Your Arsenal: Hardware Fixes for Instantaneous Response

If your game feels sluggish, your hardware might be the bottleneck. The good news? A few smart upgrades can dramatically reduce input delay.
The Monitor Is King
First things first: your monitor. A 144Hz (or higher) display with 1ms response time is often the single biggest upgrade for responsiveness. Refresh rate means how many times your screen updates per second. At 144Hz, that’s 144 visual updates every second—more chances to see enemies sooner.
Meanwhile, response time measures how quickly pixels change color. Lower is better; 1ms minimizes ghosting and blur.
Technologies like G-Sync (NVIDIA) and FreeSync (AMD) sync your monitor’s refresh rate to your GPU’s output, preventing screen tearing and stutter (that ugly horizontal split mid-fight). According to NVIDIA, adaptive sync reduces perceived latency and visual artifacts by aligning frame delivery with display timing.
Peripherals That Perform
Next, your mouse and keyboard matter more than you think.
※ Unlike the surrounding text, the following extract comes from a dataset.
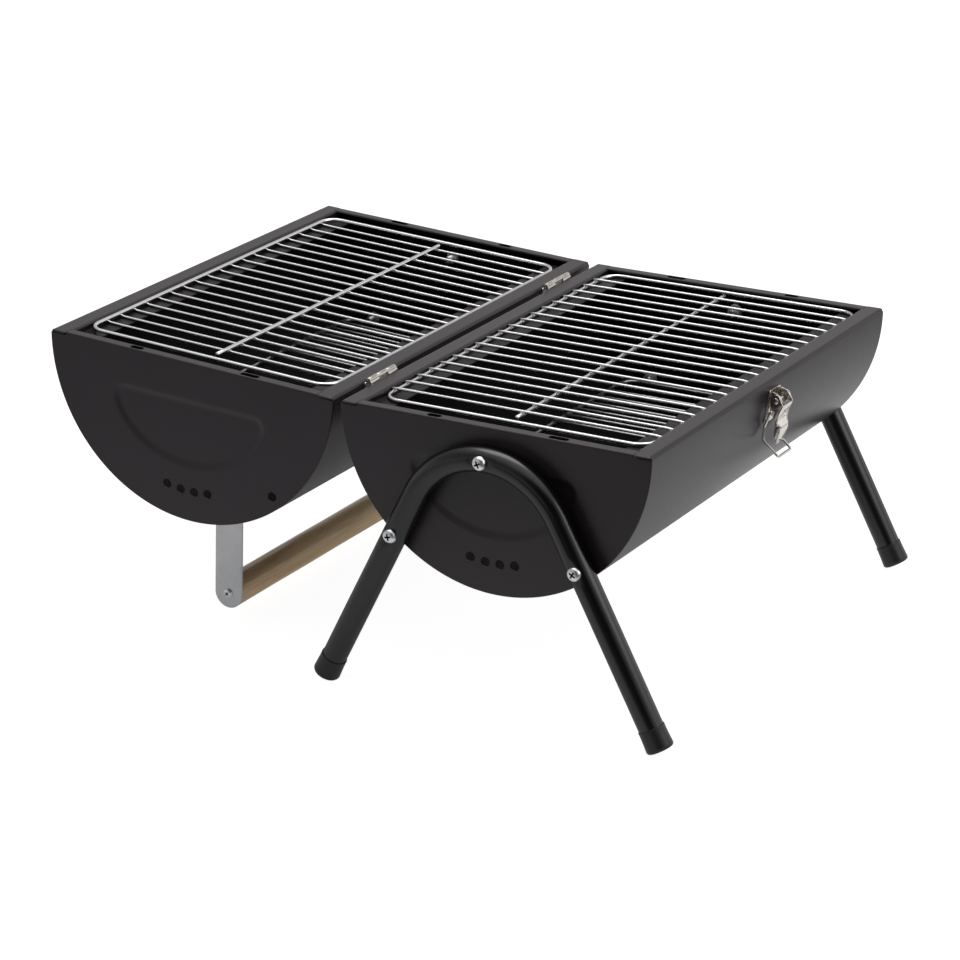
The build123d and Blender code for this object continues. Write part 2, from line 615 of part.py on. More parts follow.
def wire_frame(half_x, half_y, corner, z, y_mid):
    """Closed wire rectangle with rounded corners."""
    flat_x, flat_y = half_x - corner, half_y - corner
    ends = [(-flat_x, -half_y), (flat_x, -half_y), (half_x, -flat_y), (half_x, flat_y),
            (flat_x, half_y), (-flat_x, half_y), (-half_x, flat_y), (-half_x, -flat_y)]
    ends = [(x, y + y_mid, z) for x, y in ends]
    pieces = []
    for i, (side, end) in enumerate([(1, -1), (1, 1), (-1, 1), (-1, -1)]):
        start, stop, after = ends[2 * i], ends[2 * i + 1], ends[(2 * i + 2) % 8]
        bend_mid = (side * (flat_x + corner * DIAGONAL),
                    end * (flat_y + corner * DIAGONAL) + y_mid, z)
        pieces += [Line(start, stop), ThreePointArc(stop, bend_mid, after)]
    path = sum(pieces[1:], pieces[0])
    # straight pieces and quarter bends are swept one by one, then joined
    wires = [sweep(Plane(origin=edge @ 0, z_dir=edge % 0) * Circle(FRAME_R), path=edge)
             for edge in path.edges()]
    return sum(wires[1:], wires[0])


def grate_bars(pitch, half, z, y_mid):
    y0 = y_mid - pitch * (BARS - 1) / 2
    return [cyl((-half, y0 + i * pitch, z), (1, 0, 0), BAR_R, 2 * half) for i in range(BARS)]


def add_cooking_grate(name, place, half_y, y_mid, pitch, bars_y, spine_x, frame_z, bar_z):
    add(name + "_cooking_frame", place,
        wire_frame(COOK_X, half_y, COOK_CORNER, frame_z, y_mid))
    add(name + "_cooking_bars", place, *grate_bars(pitch, COOK_X + 1.7, bar_z, bars_y))
    add(name + "_cooking_spine", place,
        y_rod(spine_x, frame_z, FRAME_R, half_y - SPINE_SHORT, y=y_mid))


# right: the frame lies on the ledge with the bars on top
right_frame_z = -RIM_DROP + FRAME_R + CLEAR
add_cooking_grate("right", right, half_y=189.2, y_mid=10.5, pitch=18.5, bars_y=6.75,
                  spine_x=-2.0, frame_z=right_frame_z, bar_z=right_frame_z + WIRE_STEP)
# left: laid in the other way up, bars on the ledge
left_bar_z = -RIM_DROP + BAR_R + CLEAR
add_cooking_grate("left", left, half_y=185.0, y_mid=0.0, pitch=18.2, bars_y=6.95,
                  spine_x=3.5, frame_z=left_bar_z + WIRE_STEP, bar_z=left_bar_z)

for name, place in (("right", right), ("left", left)):
    add(name + "_charcoal_frame", place, wire_frame(COAL_X, COAL_Y, COAL_CORNER, COAL_Z, 0))
    add(name + "_charcoal_bars", place,
        *grate_bars(COAL_PITCH, COAL_X + 1.2, COAL_Z + WIRE_STEP, 0))
    add(name + "_charcoal_spine", place, y_rod(0, COAL_Z, FRAME_R, COAL_SPINE_HALF))

# ---------------- centre on the origin and write ----------------
boxes = [piece.bounding_box() for pieces in parts.values() for piece in pieces]
to_origin = Pos(-(min(box.min.X for box in boxes) + max(box.max.X for box in boxes)) / 2,
                -(min(box.min.Y for box in boxes) + max(box.max.Y for box in boxes)) / 2,
                -min(box.min.Z for box in boxes))

os.makedirs("parts", exist_ok=True)
for name, pieces in parts.items():
    solids = [to_origin * solid for piece in pieces for solid in piece.solids()]
    shape = solids[0] if len(solids) == 1 else Compound(children=solids)
    shape.label = name
    export_step(shape, "parts/%s.step" % name)
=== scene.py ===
"""Folding barrel grill: two half-barrel bowls hinged along Y, with grates, legs, latch and handle.

The right bowl stands rim up on two bent legs; the left bowl is swung open about the fold joint.
Each bowl is drawn in its own frame, in millimetres: x across from the bowl's middle, y along
the barrel (front is -y), z up from the rim plane. The hinge is on the right bowl's -x side and
on the left bowl's +x side.
"""
import json
import math
from collections import namedtuple
import bpy
import bmesh
import numpy as np
from mathutils import Matrix, Vector
from mathutils.geometry import delaunay_2d_cdt


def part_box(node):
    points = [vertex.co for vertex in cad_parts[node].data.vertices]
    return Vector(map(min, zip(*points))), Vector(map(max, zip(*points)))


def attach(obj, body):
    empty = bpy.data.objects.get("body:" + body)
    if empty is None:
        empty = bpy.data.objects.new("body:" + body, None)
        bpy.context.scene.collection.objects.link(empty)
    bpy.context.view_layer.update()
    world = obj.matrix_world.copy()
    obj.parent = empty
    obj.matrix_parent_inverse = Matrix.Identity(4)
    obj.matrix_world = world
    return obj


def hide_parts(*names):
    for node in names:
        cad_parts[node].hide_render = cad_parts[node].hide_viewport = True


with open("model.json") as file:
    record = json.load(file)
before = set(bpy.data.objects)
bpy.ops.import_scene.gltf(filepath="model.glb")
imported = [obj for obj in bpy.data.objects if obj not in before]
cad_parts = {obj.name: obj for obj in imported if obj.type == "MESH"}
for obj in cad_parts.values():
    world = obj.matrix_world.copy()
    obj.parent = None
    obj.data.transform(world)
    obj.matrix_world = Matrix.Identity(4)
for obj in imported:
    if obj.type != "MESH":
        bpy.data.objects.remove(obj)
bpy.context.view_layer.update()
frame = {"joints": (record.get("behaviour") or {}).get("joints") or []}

# ------------------------------------------------------------------ driving dimensions
BARREL_R = 139.4             # outside of the barrel
SHEET = 1.0                  # sheet thickness of bowls and end plates
END_Y = 210.0                # outside of the end plates
SHELL_END = END_Y - SHEET    # end of the shell
LEDGE_Z = -6.5               # top of the ledge that carries the cooking grate
GAP = 0.02                   # clearance between touching parts
FITTING = 1.2                # thickness of hinge, latch and catch plates
WALL_R = BARREL_R + GAP + FITTING   # outer face of fittings on the barrel wall

# ------------------------------------------------------------------ frames
shell_lo, shell_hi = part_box("right_shell")
BOWL_X = (shell_lo.x + shell_hi.x) * 500.0
RIM_Z = shell_hi.z * 1000.0
FOLD = {joint["name"]: joint for joint in frame["joints"]}["fold"]
AXIS_X = FOLD["pos_m"][0] * 1000.0
AXIS_Z = FOLD["pos_m"][2] * 1000.0
TILT = math.radians(180.0 + min(FOLD["range_deg"]))
AXIS_OUT = BOWL_X - AXIS_X   # hinge axis from the bowl's middle
AXIS_UP = AXIS_Z - RIM_Z     # hinge axis above the rim plane

Side = namedtuple("Side", "name matrix")
TO_METRES = Matrix.Scale(0.001, 4)
RIGHT = Side("right", TO_METRES @ Matrix.Translation((BOWL_X, 0, RIM_Z)))
LEFT = Side("left", TO_METRES @ Matrix.Translation((AXIS_X, 0, AXIS_Z))
            @ Matrix.Rotation(TILT, 4, "Y") @ Matrix.Translation((-AXIS_OUT, 0, -AXIS_UP)))
TURN = Matrix.Rotation(math.pi, 4, "Z")   # carries a front piece to the rear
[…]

- 1000Hz polling rate mouse (reports input 1000 times per second)
- Wired mechanical keyboard for consistent actuation
- Avoid Bluetooth when possible
Why wired? Because wireless—especially Bluetooth—introduces extra transmission steps. Even low-latency wireless can’t always match a direct cable connection. If your goal is to reduce input lag gaming setups should prioritize stability over convenience.
System Internals
Of course, none of this works without strong internals. A powerful CPU and GPU ensure high, stable FPS (frames per second). Higher FPS means newer frames reach your display faster, shrinking the gap between your action and what you see.
Pro tip: Stability matters more than peak FPS. A locked 165 FPS beats spikes between 240 and 90.
Controller Considerations
Console and controller players aren’t left out. Use a wired connection instead of Bluetooth whenever possible. On PC, some players even overclock controller polling rates to reduce latency further (advanced, but effective).
In competitive play, milliseconds stack up. Trim them wherever you can.